#### MATERIAL PROVIDED:

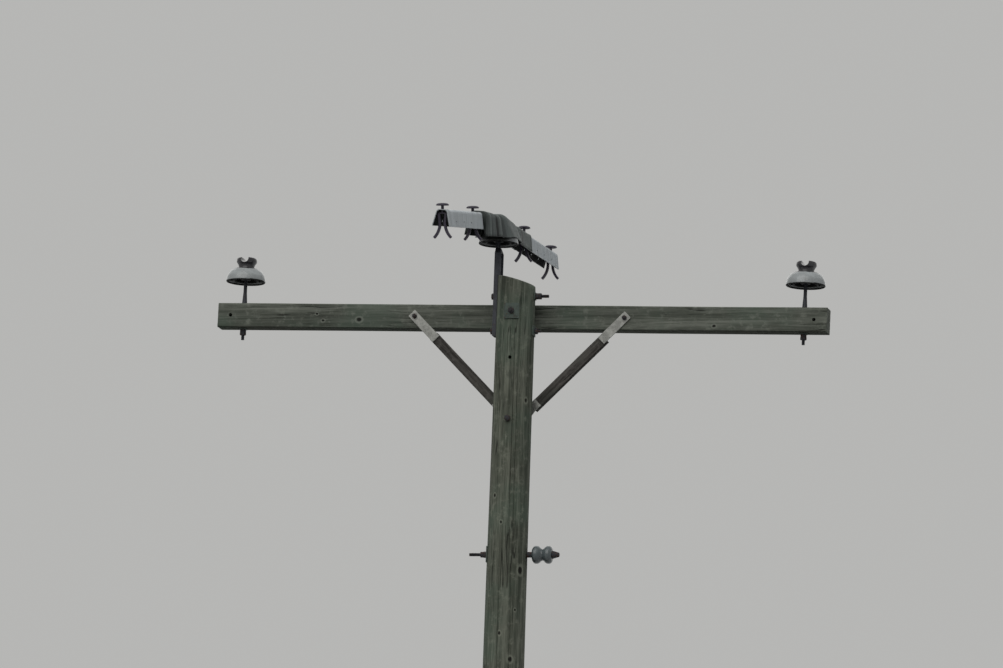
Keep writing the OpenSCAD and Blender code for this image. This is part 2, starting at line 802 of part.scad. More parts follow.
// Sleeve at the end of the hood, filled, on the line of its cover arm
module hood_sleeve(way, grow) {
    trim = (way < 0) ? near_sleeve_trim : far_sleeve_trim;
    start = bellows_end(way) - rib_length / 2;
    over = (grow < 0) ? rib_length : 0;
    on_line(way) translate([0, start - over, (trim + grow) / 2])
        cover_bar(hood_half - start + 2 * over, cover_crown + trim + grow,
            cover_mouth + trim + grow, cover_height + trim / 2 + grow / 2,
            (grow < 0) ? bellows_below : 0);
}

// Stepped bellows between the dome and a sleeve, each step with a raised rib
module hood_bellows(way) {
    count = bellows_ribs(way);
    pitch = (bellows_end(way) - dome_half) / count;
    for (rib = [0 : count - 1]) {
        share = (rib + 0.5) / count;
        start = dome_half + rib * pitch;
        inner = (rib == 0) ? bellows_root : 0;
        bellows_slice(way, start - inner, pitch + inner, share, 0);
        bellows_slice(way, start + (pitch - rib_length) / 2, rib_length, share, 2 * rib_height);
    }
}

module hood_bellows_space(way) {
    count = bellows_ribs(way);
    pitch = (bellows_end(way) - dome_half) / count;
    for (rib = [0 : count - 1]) {
        inner = (rib == 0) ? bellows_root : 0;
        bellows_slice(way, dome_half + rib * pitch - cover_wall - inner, pitch + inner,
            (rib + 0.5) / count, -2 * cover_wall, bellows_below);
    }
}

module cover_hood() {
    color("#4c524b") difference() {
        union() {
            hood_dome(0);
            for (way = [-1, 1]) {
                hood_bellows(way);
                hood_sleeve(way, 0);
            }
        }
        hood_dome(cover_wall, cover_below);
        for (way = [-1, 1]) {
            hood_bellows_space(way);
            hood_sleeve(way, -2 * cover_wall);
        }
        hood_pin_holes();
    }
}

// Depth below a section's crown at which it is wide enough for a half width
function section_depth(crown, mouth, height, half) =
    let (r = crown * corner_share, along = half - crown / 2 + r)
    (along <= 0) ? 0 : (along < r) ? r - sqrt(r * r - along * along)
        : r + (height - r) * (along - r) / (mouth / 2 - crown / 2);

// Top of a pin's cross bar, inside a section of cover that is smaller than the arm's by trim
function latch_top(trim) =
    (trim - 2 * cover_wall) / 2 - section_depth(cover_crown + trim - 2 * cover_wall,
        cover_mouth + trim - 2 * cover_wall, cover_height + trim / 2 - cover_wall,
        leg_gap / 2 + leg_thickness + cover_gap);

// Push pin: round head, stem through the crown, and two legs that curve outwards below the mouth
module cover_pin(lift, trim = 0) {
    leg_x = leg_gap / 2;
    latch_z = latch_top(trim) - latch_height;
    bend_z = leg_bend_rise - cover_height;
    translate([0, 0, lift]) cylinder(h = cap_thickness, d1 = cap_dia, d2 = cap_dia - 2 * cap_bevel);
    translate([0, 0, latch_z]) cylinder(h = lift - latch_z, d = stem_size);
    for (side = [-1, 1]) flip_x(side) {
        translate([0, -leg_width / 2, latch_z])
            cube([leg_x + leg_thickness, leg_width, latch_height]);
        translate([leg_x, -leg_width / 2, bend_z])
            cube([leg_thickness, leg_width, latch_z - bend_z + latch_height]);
        translate([leg_x + leg_curve, leg_width / 2, bend_z]) rotate([90, 0, 0])
            rotate([0, 0, 180]) rotate_extrude(angle = leg_sweep)
                translate([leg_curve - leg_thickness, 0]) square([leg_thickness, leg_width]);
    }
}

pole_shaft();
crossarm();
arm_bolt();
arm_front_washer();
arm_front_nut();
arm_back_washer();
brace_left();
brace_right();
brace_left_straps();
brace_right_straps();
brace_arm_bolts();
brace_arm_nuts();
brace_pole_bolt();
brace_pole_washer();
brace_pole_nut();
arm_pin_left();
arm_pin_right();
arm_pin_washers();
arm_pin_nuts();
insulator_left();
insulator_right();
insulator_middle();
pole_top_bracket();
bracket_bolt_upper();
bracket_bolt_lower();
bracket_washers();
bracket_nuts();
neutral_bolt();
neutral_washer();
neutral_nuts();
neutral_spacer();
neutral_spool();
cover_hood();
cover_arm_near();
cover_arm_far();
cover_pin_near_outer();
cover_pin_near_inner();
cover_pin_far_inner();
cover_pin_far_outer();
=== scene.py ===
"""Wooden utility pole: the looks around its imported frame, laid out as an add-on and run as a script."""

import math

import bmesh
import bpy
from mathutils import Matrix, Vector, noise


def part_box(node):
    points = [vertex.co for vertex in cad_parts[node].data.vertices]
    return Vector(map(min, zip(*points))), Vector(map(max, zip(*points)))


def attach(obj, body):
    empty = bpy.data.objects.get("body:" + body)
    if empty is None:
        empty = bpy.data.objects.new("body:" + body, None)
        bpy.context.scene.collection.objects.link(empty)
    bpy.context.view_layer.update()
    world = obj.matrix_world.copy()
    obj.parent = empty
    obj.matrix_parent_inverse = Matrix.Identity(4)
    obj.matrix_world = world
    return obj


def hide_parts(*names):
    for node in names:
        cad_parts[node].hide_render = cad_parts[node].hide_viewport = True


bl_info = {
    "name": "Wooden utility pole",
    "version": (1, 0, 0),
    "blender": (4, 5, 0),
    "location": "View3D > Sidebar > Utility pole",
    "description": "Builds a weathered utility pole with its crossarm, insulators and wildlife cover",
    "category": "Object",
}

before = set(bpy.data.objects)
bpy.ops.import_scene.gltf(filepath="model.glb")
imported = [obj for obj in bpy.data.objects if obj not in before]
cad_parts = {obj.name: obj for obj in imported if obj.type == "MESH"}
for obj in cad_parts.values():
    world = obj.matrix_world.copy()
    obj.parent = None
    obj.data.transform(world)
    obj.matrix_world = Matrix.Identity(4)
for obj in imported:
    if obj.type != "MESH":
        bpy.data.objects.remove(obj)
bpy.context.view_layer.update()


def node_box(node):
    """Lowest corner, highest corner and middle of a CAD node, in metres."""
    low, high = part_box(node)
    return low, high, (low + high) / 2


POLE_LOW, POLE_HIGH, _ = node_box("pole_shaft")
POLE_HEIGHT = POLE_HIGH.z
POLE_FOOT_RADIUS = POLE_HIGH.x
MIDDLE_RIM, _, MIDDLE = node_box("insulator_middle")
ARM_TILT = math.radians(0.8)


# Sizes and colours that a user would change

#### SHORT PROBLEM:
From the line that contains "pole_shaft();" through the line that contains "for node in", reproduce every line exactly, both end lines included.

#### RESULT OF THIS EXERCISE:
pole_shaft();
crossarm();
arm_bolt();
arm_front_washer();
arm_front_nut();
arm_back_washer();
brace_left();
brace_right();
brace_left_straps();
brace_right_straps();
brace_arm_bolts();
brace_arm_nuts();
brace_pole_bolt();
brace_pole_washer();
brace_pole_nut();
arm_pin_left();
arm_pin_right();
arm_pin_washers();
arm_pin_nuts();
insulator_left();
insulator_right();
insulator_middle();
pole_top_bracket();
bracket_bolt_upper();
bracket_bolt_lower();
bracket_washers();
bracket_nuts();
neutral_bolt();
neutral_washer();
neutral_nuts();
neutral_spacer();
neutral_spool();
cover_hood();
cover_arm_near();
cover_arm_far();
cover_pin_near_outer();
cover_pin_near_inner();
cover_pin_far_inner();
cover_pin_far_outer();
=== scene.py ===
"""Wooden utility pole: the looks around its imported frame, laid out as an add-on and run as a script."""

import math

import bmesh
import bpy
from mathutils import Matrix, Vector, noise


def part_box(node):
    points = [vertex.co for vertex in cad_parts[node].data.vertices]
    return Vector(map(min, zip(*points))), Vector(map(max, zip(*points)))


def attach(obj, body):
    empty = bpy.data.objects.get("body:" + body)
    if empty is None:
        empty = bpy.data.objects.new("body:" + body, None)
        bpy.context.scene.collection.objects.link(empty)
    bpy.context.view_layer.update()
    world = obj.matrix_world.copy()
    obj.parent = empty
    obj.matrix_parent_inverse = Matrix.Identity(4)
    obj.matrix_world = world
    return obj


def hide_parts(*names):
    for node in names:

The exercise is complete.